** Directive **
From the line containing "const onCoupling = (geometry)" through the line containing "nodes[node].hide_render = nodes[node].hide_viewport", retype each line exactly; include both end lines and nothing beyond them.
─── Data to process ───
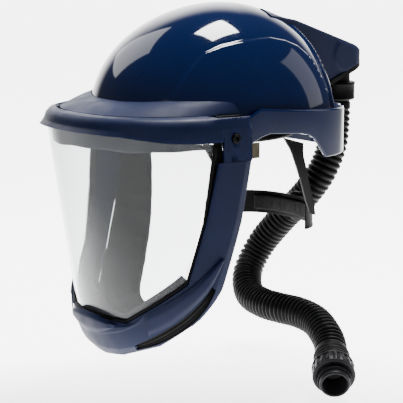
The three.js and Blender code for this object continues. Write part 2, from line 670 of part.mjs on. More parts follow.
const TAB_CENTRE = vec(87, 21, HEADBAND_BOTTOM - GAP - 8);
SIDES.forEach(([name, side]) => {
  const tab = box(vec(side * TAB_CENTRE.x, TAB_CENTRE.y, TAB_CENTRE.z), vec(1.8, 9, 16));
  part(`webbing_tab_${name}`, 'padding', tab);
});

const CRADLE = { half: 66, front: 50, rear: 50, frontPower: 2.4, rearPower: 2.4, centreY: 92 };

function cradleSheet(outGrow, inGrow, reach, top, bottom) {
  return thickSheet(
    (u, z) => ovalPoint(CRADLE, 180 + u, outGrow, z),
    (u, z) => ovalPoint(CRADLE, 180 + u, inGrow, z),
    spread(-reach, reach, 16), [top, bottom],
  );
}
part('nape_cradle', 'black', cradleSheet(0, -2.5, 76, -96, -122));
part('nape_pad', 'padding', cradleSheet(-2.5 - GAP, -8, 60, -98, -120));

const KNOB = vec(0, CRADLE.centreY + CRADLE.rear, -109);
const BACKWARD = vec(0, 1, 0);
const housing = turned([[0, 0.6], [17, 0.6], [17, 5], [3, 5], [3, 3], [0, 3]], 18);
const knob = turned([[0, 3.4], [2.6, 3.4], [2.6, 5.4], [16, 5.4], [16, 12.5], [14.5, 14], [0, 14]], 18);
part('ratchet_housing', 'black', placed(housing, KNOB, BACKWARD));
part('ratchet_knob', 'black', placed(knob, KNOB, BACKWARD));

// ---------------------------------------------------------------- air channel inside the shell

const CHANNEL_HALF = 24;
const CHANNEL_DEPTH = 8;

function airChannel() {
  const wall = 1.6;
  const brim = -SHELL_THICK - 4.2;
  const corners = [[-1, brim], [-1, brim - CHANNEL_DEPTH], [1, brim - CHANNEL_DEPTH], [1, brim]];
  const surface = (inset) => (u, v) => {
    const [side, grow] = corners[u];
    const raised = grow < brim ? inset : 0;
    const point = domePoint(v < 90 ? 0 : 180, Math.min(v, 180 - v), grow + raised);
    point.x = side * (CHANNEL_HALF - inset);
    return point;
  };
  return thickSheet(surface(0), surface(wall), [0, 1, 2, 3], spread(16, 136, 12));
}
part('air_channel', 'grey', airChannel());

// ---------------------------------------------------------------- breathing hose and coupling

const HOSE_ROUTE = [[0, 200, 6.5], [0, 200, -14], [-1, 197, -44], [-8, 187, -76], [-28, 177, -106],
  [-56, 168, -135], [-80, 156, -168], [-83, 139, -200], [-60, 124, -219], [-26, 117, -223],
  [8, 115, -222], [42, 117, -221], [74, 115, -224], [104, 105, -231.5], [119.4, 97.7, -237.7]];

function breathingHose() {
  const points = HOSE_ROUTE.map(([x, y, z]) => vec(x, y, z));
  points.push(COUPLING_START.clone().addScaledVector(COUPLING_AXIS, -GAP));
  const route = new THREE.CatmullRomCurve3(points, false, 'centripetal');
  const section = new THREE.Shape();
  section.absarc(0, 0, HOSE_RADIUS, 0, 2 * Math.PI, false);
  return new THREE.ExtrudeGeometry(section, { steps: HOSE_STEPS, extrudePath: route, curveSegments: 4 });
}
part('breathing_hose', 'rubber', breathingHose());

const onCoupling = (geometry) => placed(geometry, COUPLING_START, COUPLING_AXIS);
part('hose_cuff', 'rubber', onCoupling(rod(19.5, GAP, 18, 20)));
part('coupling_spigot', 'ring', onCoupling(turned([[0, 18 + GAP], [16, 18 + GAP], [16, 50], [13, 50],
  [13, 22], [0, 22]], 24)));
part('coupling_ring', 'ring', onCoupling(ring(16 + GAP, 22.5, 19, 36, 24)));
part('coupling_o_ring', 'rubber', onCoupling(ring(16 + GAP, 18, 41, 43.5, 24)));

export default model;
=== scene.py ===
import math

import bmesh
import bpy
import numpy as np
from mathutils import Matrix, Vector


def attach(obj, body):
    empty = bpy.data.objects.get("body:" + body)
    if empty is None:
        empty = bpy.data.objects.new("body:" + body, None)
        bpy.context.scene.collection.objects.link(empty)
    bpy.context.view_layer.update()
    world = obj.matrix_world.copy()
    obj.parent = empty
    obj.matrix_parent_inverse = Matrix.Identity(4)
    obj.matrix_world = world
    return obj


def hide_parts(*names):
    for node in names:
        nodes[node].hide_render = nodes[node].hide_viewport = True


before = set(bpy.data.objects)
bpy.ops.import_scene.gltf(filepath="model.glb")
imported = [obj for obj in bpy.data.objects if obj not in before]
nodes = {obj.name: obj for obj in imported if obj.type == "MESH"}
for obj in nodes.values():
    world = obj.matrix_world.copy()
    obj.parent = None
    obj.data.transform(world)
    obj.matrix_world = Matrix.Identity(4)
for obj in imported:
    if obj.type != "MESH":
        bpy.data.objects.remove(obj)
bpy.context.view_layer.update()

SIDES = (("left", 1), ("right", -1))

# ------------------------------------------------------------------ camera

CAMERA_AT = (1.3095, -0.9036, 0.1911)
LOOK_AT = (0.0188, 0.0003, -0.0867)
CAMERA_LENS = 133.6


def add_camera():
    data = bpy.data.cameras.new("camera")
    data.lens = CAMERA_LENS
    camera = bpy.data.objects.new("camera", data)
    camera.location = CAMERA_AT
    toward = Vector(LOOK_AT) - Vector(CAMERA_AT)
    camera.rotation_euler = toward.to_track_quat("-Z", "Y").to_euler()
    bpy.context.collection.objects.link(camera)
    bpy.context.scene.camera = camera


add_camera()

# ------------------------------------------------------------------ mesh helpers


def lerp(a, b, t):
    return a + (b - a) * t


def smooth(x, low, high):
    t = np.clip((np.asarray(x, float) - low) / (high - low), 0, 1)
    return t * t * (3 - 2 * t)


def along(stations, x):
    """Value at x on a broken line through (x, value) stations in rising order of x."""
    return np.interp(x, [s[0] for s in stations], [s[1] for s in stations])


def spline(points, t):
    """Catmull-Rom curve through points, at values of t from 0 to 1."""
    p = np.asarray(points, float)
    p = np.vstack([2 * p[0] - p[1], p, 2 * p[-1] - p[-2]])
    spans = len(p) - 3
    t = np.clip(np.asarray(t, float), 0, 1) * spans
    i = np.minimum(t.astype(int), spans - 1)
    f = (t - i)[..., None]
    a, b, c, d = p[i], p[i + 1], p[i + 2], p[i + 3]
    square = (2 * a - 5 * b + 4 * c - d) * f ** 2
    cube = (3 * b - a - 3 * c + d) * f ** 3
    return 0.5 * (2 * b + (c - a) * f + square + cube)


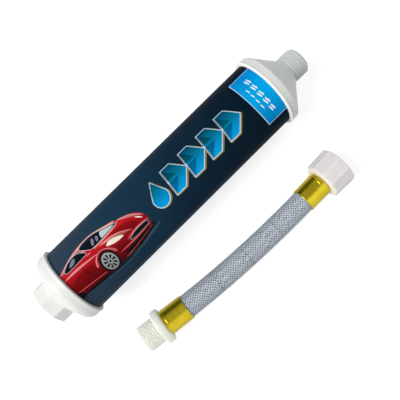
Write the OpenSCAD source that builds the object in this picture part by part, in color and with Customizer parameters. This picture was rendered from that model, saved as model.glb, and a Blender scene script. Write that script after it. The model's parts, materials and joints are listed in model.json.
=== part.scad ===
// Inline water filter for a caravan or motorhome, with its short braided connector hose.
// +X runs along the filter from inlet to outlet, +Z is up, and the origin is the centre
// of the inlet mouth. The hose lies beside the filter on the -Y side.

/* [Filter body] */
// Outside diameter of the bare tube
tube_d = 65.8; // [60:0.2:70]
// Wall of the tube
tube_wall = 2; // [1.5:0.1:2.6]
// Distance from the inlet mouth to the inlet end of the tube
tube_start = 23.5; // [23:0.5:26]
// Length of the tube
tube_len = 256.9; // [200:0.1:300]
// Thickness of the printed label sleeve
label_t = 0.3; // [0.1:0.05:0.5]

/* [End caps] */
// Diameter of the rim of each cap
rim_d = 72.4; // [71:0.2:76]
// How far each cap's skirt overlaps the tube
skirt_len = 8.8; // [6:0.1:12]
// Radial gap between a skirt and the tube
skirt_gap = 0.05; // [0.02:0.01:0.1]
// Width across the corners of the eight-sided inlet boss
boss_ac = 40.2; // [37:0.2:42]
// Turn of the boss about its axis, in degrees
boss_turn = -11; // [-22:1:22]
// Diameter of the water passage in the inlet cap
inlet_passage_d = 17; // [12:0.5:20]
// Diameter of the water passage in the outlet nipple
outlet_passage_d = 18; // [12:0.5:19]
// Distance from the tube's end to the root of the outlet nipple
cone_len = 19.8; // [16:0.1:24]
// Length of the outlet nipple
nipple_len = 18.2; // [18:0.1:22]

/* [Garden hose thread] */
// Distance from one thread crest to the next
pitch = 2.209; // [2.209]
// Crest diameter of a male thread
male_crest_d = 26.98; // [26.98]
// Root diameter of a male thread
male_root_d = 24.12; // [24.12]
// Crest diameter of a female thread
female_crest_d = 24.6; // [24.6]
// Root diameter of a female thread
female_root_d = 27.24; // [27.24]

/* [Filter media] */
// Radial gap between the media and the tube
media_gap = 0.2; // [0.1:0.05:0.5]
// Thickness of the perforated plates
plate_t = 2.5; // [2:0.1:4]
// Thickness of the felt pads
pad_t = 5; // [3:0.5:8]
// Length of the copper and zinc granule bed
granule_len = 20; // [10:1:40]

/* [Hose] */
// Outside diameter of the hose
hose_d = 23; // [22.4:0.2:23]
// Length of hose between the ferrules
free_len = 148; // [120:1:200]
// Bow of the resting hose at each bend point, in degrees
rest_bend = 1.9; // [0:0.01:2]
// Heading of the hose's middle, in degrees from +X
mid_heading = -3; // [-4:0.1:0]
// Middle of the hose, along X
mid_x = 157.6; // [150:0.1:165]
// Middle of the hose, along Y
mid_y = -96.1; // [-120:0.1:-92]
// Open gap between neighbouring hose links
link_gap = 4.4; // [4.2:0.1:5]
// Length of each ferrule
ferrule_len = 24.4; // [22:0.1:28]
// Wall of each ferrule
ferrule_wall = 0.9; // [0.6:0.1:1.2]
// Length of the male threaded end
male_len = 18; // [16:0.1:20]
// Diameter of the collar on the male fitting
collar_d = 34.4; // [30:0.2:36]
// Length of the collar
collar_len = 7.6; // [6:0.1:9]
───
** Response **
const onCoupling = (geometry) => placed(geometry, COUPLING_START, COUPLING_AXIS);
part('hose_cuff', 'rubber', onCoupling(rod(19.5, GAP, 18, 20)));
part('coupling_spigot', 'ring', onCoupling(turned([[0, 18 + GAP], [16, 18 + GAP], [16, 50], [13, 50],
  [13, 22], [0, 22]], 24)));
part('coupling_ring', 'ring', onCoupling(ring(16 + GAP, 22.5, 19, 36, 24)));
part('coupling_o_ring', 'rubber', onCoupling(ring(16 + GAP, 18, 41, 43.5, 24)));

export default model;
=== scene.py ===
import math

import bmesh
import bpy
import numpy as np
from mathutils import Matrix, Vector


def attach(obj, body):
    empty = bpy.data.objects.get("body:" + body)
    if empty is None:
        empty = bpy.data.objects.new("body:" + body, None)
        bpy.context.scene.collection.objects.link(empty)
    bpy.context.view_layer.update()
    world = obj.matrix_world.copy()
    obj.parent = empty
    obj.matrix_parent_inverse = Matrix.Identity(4)
    obj.matrix_world = world
    return obj


def hide_parts(*names):
    for node in names:
        nodes[node].hide_render = nodes[node].hide_viewport = True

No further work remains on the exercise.